Fall fun flows at Oaks Park's famous Oktoberfest
Instead of traveling to distant locations to enjoy a traditional German Oktoberfest celebration, thousands of Portlanders continue to find music, food – and of course, beer – closer to home, at historic and nonprofit Oaks Amusement Park, as they did on the weekend of October 22.
Lively music played by groups ranging from small combos to the eight-piece, world-famous "Polkatones" filled the century-old amusement park from two festhalles – the main one a gigantic parking-lot-sized tent.
"What sets our Oktoberfest apart – we've been hosting them here since 1990 – from the many other celebrations, is that ours is entirely family-oriented," pointed out The Oaks' Marketing and Events Director, Emily MacKay.

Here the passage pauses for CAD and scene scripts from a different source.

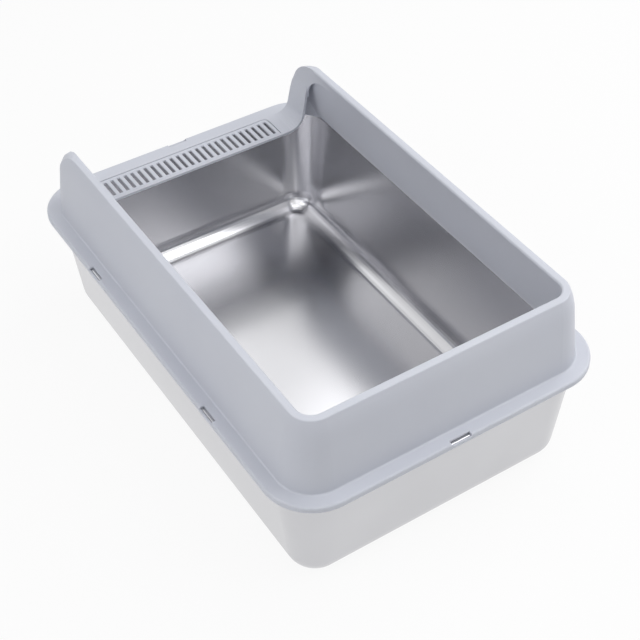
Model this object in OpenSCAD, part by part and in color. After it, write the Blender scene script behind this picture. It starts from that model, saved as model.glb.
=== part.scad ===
// Litter box for a cat: a deep-drawn steel pan, a high-sided plastic surround
// that sits over the pan's rolled rim, and a slotted grille that drops into
// the low entry deck. Millimetres. +Z is up and the entry end is at -Y.
//
// Every wall is a section swept round one rounded rectangle. A section's points
// are [inset, height]: the inset is measured inwards from the flange's edge.

/* [Overall] */
// Width over the flange
flange_w = 398; // [360:1:440]
// Length over the flange
flange_l = 600; // [540:1:680]
// Corner radius of the flange, seen from above
corner_r = 57; // [50:0.5:64]
// Height of the pan, from its base to the top of its rolled rim
pan_h = 149.3; // [120:0.1:170]
// Height of the surround above its flange
wall_h = 90; // [82:1:120]

/* [Pan] */
// Thickness of the steel sheet
sheet_t = 0.8; // [0.6:0.1:0.8]
// Radius of the rolled rim
bead_r = 1.4; // [1.4:0.1:1.6]
// How far the rolled rim stands above the flat rim inside it
bead_proud = 0.5; // [0.5:0.1:0.6]
// Inset of the top of the pan's wall
pan_top_in = 14.5; // [14.2:0.1:16]
// Radius between the flat rim and the pan's wall
shoulder_r = 2; // [1:0.1:2.2]
// Inset of the centre of the pan's corner radii
pan_corner = 60; // [57:0.5:60.5]
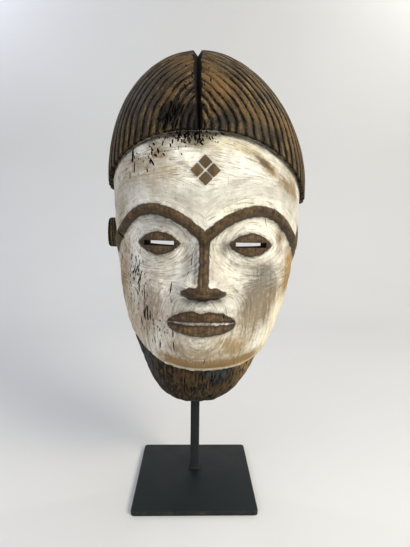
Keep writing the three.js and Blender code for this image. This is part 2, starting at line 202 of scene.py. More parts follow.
def sheetOver(egg, middleHeight, u, v):
    # Lays the square sheet u, v over the block, its edge on the outline
    discX = u * np.sqrt(1 - v * v / 2)
    discZ = v * np.sqrt(1 - u * u / 2)
    radius = np.minimum(1, np.hypot(discX, discZ))
    reach = np.where(discZ > 0, widest + egg["top"] - middleHeight, middleHeight)
    towardX = discX * egg["half"]
    towardZ = discZ * reach
    length = np.maximum(1e-9, np.hypot(towardX, towardZ))
    towardX, towardZ = towardX / length, np.where(length > 1e-8, towardZ / length, 1.0)
    run = rimDistance(egg, 0, middleHeight, towardX, towardZ) * closer(radius, maskForm["crowding"])
    x = towardX * run
    z = middleHeight + towardZ * run
    y = np.where(radius >= 1 - 1e-9, 0, -domeDepth(egg, x, z))
    return np.stack([x, y, z], axis=-1)


def hairDrop(side):
    return np.radians(np.where(side < 0, hairForm["dropLeft"], hairForm["dropRight"]))


def hairRim(angle):
    return rimDistance(hairEgg, hairForm["partingAside"], hairForm["hairline"],
                       np.sin(angle), np.cos(angle))


def hairArch(share, angle):
    # How far out a ridge lies on its way to the rim; the ridges come to a point beside the parting
    turn = np.minimum(np.pi / 2, np.abs(angle))
    pointed = 1 - 0.24 * (1 - share) * np.sin(2 * turn) * np.cos(turn)
    return share ** (0.8 + 0.45 * turn / (np.pi / 2)) * pointed


def hairPlace(side, out):
    # side goes from -1, the left hairline, over 0, the parting, to 1; out from the forehead to the rim
    share = closer(np.clip(out, 0, 1), hairForm["crowding"])
    angle = side * (np.pi / 2 + hairDrop(side) * share ** 2)
    towardX, towardZ = np.sin(angle), np.cos(angle)
    run = hairArch(share, angle) * hairRim(angle)
    x = hairForm["partingAside"] + towardX * run
    z = hairForm["hairline"] + towardZ * run
    y = np.where(out >= 1, 0, -domeDepth(hairEgg, x, z))
    return np.stack([x, y, z], axis=-1)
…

"Here, you'll find moms and dads, their kids, grandmas and grandpas, cousins and friends, all having fun together," MacKay told THE BEE.
"Folks who visit us from Germany tell us that this has the feel of a 'real' Oktoberfest in their home towns; it's in a setting surrounded by trees, with a river flowing past, where families, friends, and neighbors come together to celebrate in the fall," remarked MacKay.
The "Wiener Dog Races" are still a popular attraction, with owners bringing their short-legged, long-bodied dachshunds to run the track. Meanwhile, other guests were browsing the shops set up in the small Alpine-village-like setting.
And, thanks to a new association with Portland-based Maletis Beverage Company, the Oaks' Oktoberfest not only offered traditional beers imported from Germany, but also a "Portland style" of brew – an IPA made with imported German ingredients – direct from Lents neighborhood based Zoiglhaus Brewery.
"Also new this year was hard cider; it proved so popular, we quickly sold out of it," MacKay said. "But it seems that everyone, including myself, just looks forward to feasting on sausages, schnitzels, strudels, and German chocolate cake!"
As afternoon turned to evening, families congregated in the Wichtigsten festhalle, sitting together at the long picnic tables, only arising for food, beverages – and to participate in the most lively of all Oktoberfest traditions, "The Chicken Dance".